Towards the end of the second century
BC
, disputes led to bloodshed, and, unprecedentedly, leading personalities found themselves at personal risk. The long crisis that destabilized and eventually destroyed the Republic opened in the 130s, more than two decades before Cicero's birth. A repetitive pattern emerged of civilian reformers (mostly dissident members of the ruling class), who argued for reform and were usually assassinated for their pains, and successful generals, who imposed it.
The problem was twofold: an agricultural crisis and the changing role of the army. In Rome's early days the army was a militia composed of citizen-farmers who went back to their fields as soon as a campaign was over. However, the responsibilities of empire meant that soldiers could no
longer be demobilized at the end of each fighting season. Standing forces were required, with soldiers on long-term contracts. In Cicero's childhood the great general Caius Marius supplemented and largely replaced the old conscript army with a professional body of long-service volunteers. When their contracts expired, they wanted to be granted farms where they could settle and make livings for themselves and their families. Their loyalty was to their commanders, whom they expected to make the necessary arrangements, and not to the Republic.

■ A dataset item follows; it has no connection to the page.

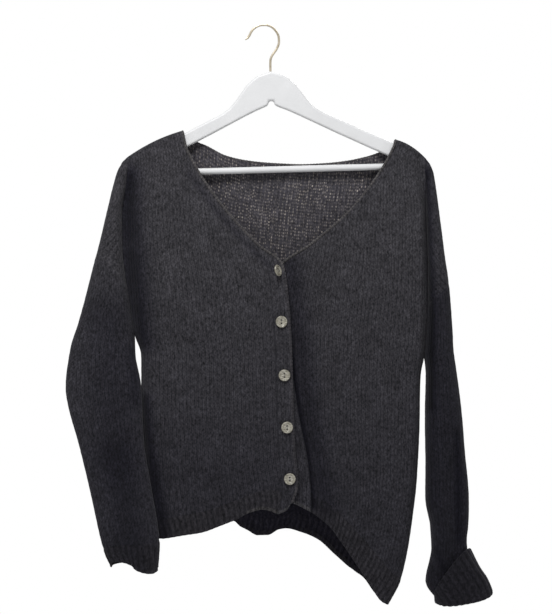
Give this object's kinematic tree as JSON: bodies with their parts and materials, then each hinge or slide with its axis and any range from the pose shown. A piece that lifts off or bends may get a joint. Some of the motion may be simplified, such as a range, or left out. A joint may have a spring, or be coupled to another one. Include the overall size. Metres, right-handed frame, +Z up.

Unfortunately, land was in short supply. A
S
the second century
BC
proceeded, a rural economy of arable smallholdings gave way to large sheep and cattle ranches, owned by the rich and serviced largely by slave labor. Many peasants were forced off the countryside and swelled Rome's population; jobs were scarce and they soon became dependent on supplies of subsidized, cut-price grain. The state owned a good deal of public land (
ager publicus
) throughout Italy and in theory this could be distributed to returning soldiers or the urban unemployed, but much of it had been quietly appropriated by wealthy landowners. These eminent squatters were extremely difficult to dislodge. Many of them were Senators and they fiercely resisted any proposals for land reform.